On Tuesday, HaShem had affirmed for me that the lessons in my struggle were to be shared for the sake of the resulting insights that were revealed. After those services one of our congregants was telling me that he and his wife had actually started down the road of keeping kosher a couple years ago, and how meaningful it has been, how much easier it has become over time. He reiterated that the process has been gradual, step by step, each progressing toward a deeper relationship with Ha Shem and what a difference it has made in their lives. And these were cheeseburger lovers in the day! An affirmation of this week’s message. So much better to try, to pray, to become more observant, to work toward a more intimate closeness, than not to try at all under the self-defeating all-or-nothing mentality we often fall victim to so easily.

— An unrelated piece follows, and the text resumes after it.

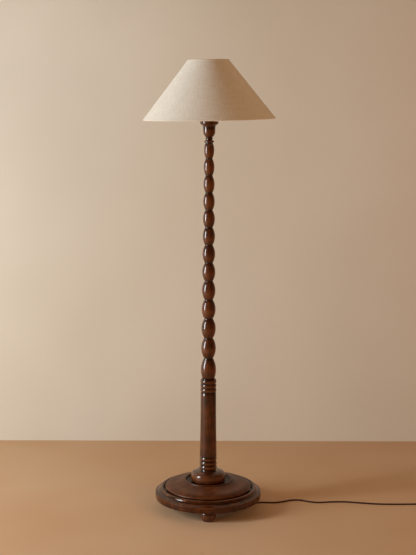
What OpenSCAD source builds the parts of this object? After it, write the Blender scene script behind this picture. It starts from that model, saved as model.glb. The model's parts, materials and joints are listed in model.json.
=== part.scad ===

Truthfully, when we give these holy challenges our effort, when we try to observe our covenantal obligations, our Abba will always take it from there, as a father leads his child, so He meets us and brings us to Him step by step. How sweetly we feel the intimacy of Yeshua as we walk alongside His holiness. A lesson to me as well to be careful to not let my human editing and self-doubting tendencies get in the way, even when it seems difficult, and to listen, listen, listen.
So I’m off to continue davening this morning, in spirit with my Ruach community, intimately with our Abba through Yeshua. As I was able to move to a window seat (thank you, HaShem), and as I gaze at the stunning clouds set against the bluest sky, I do feel close to Him, so close. Although not a perfect solution and lacking the depth of the community experience I missed, nevertheless, I feel God’s grace for my less than perfect choice. And I will do my penance as my fast will be three hours longer for I am flying to the Pacific time zone, and thus, I have a longer day of fasting. Perhaps a slight admonishment as part of His forgiving love.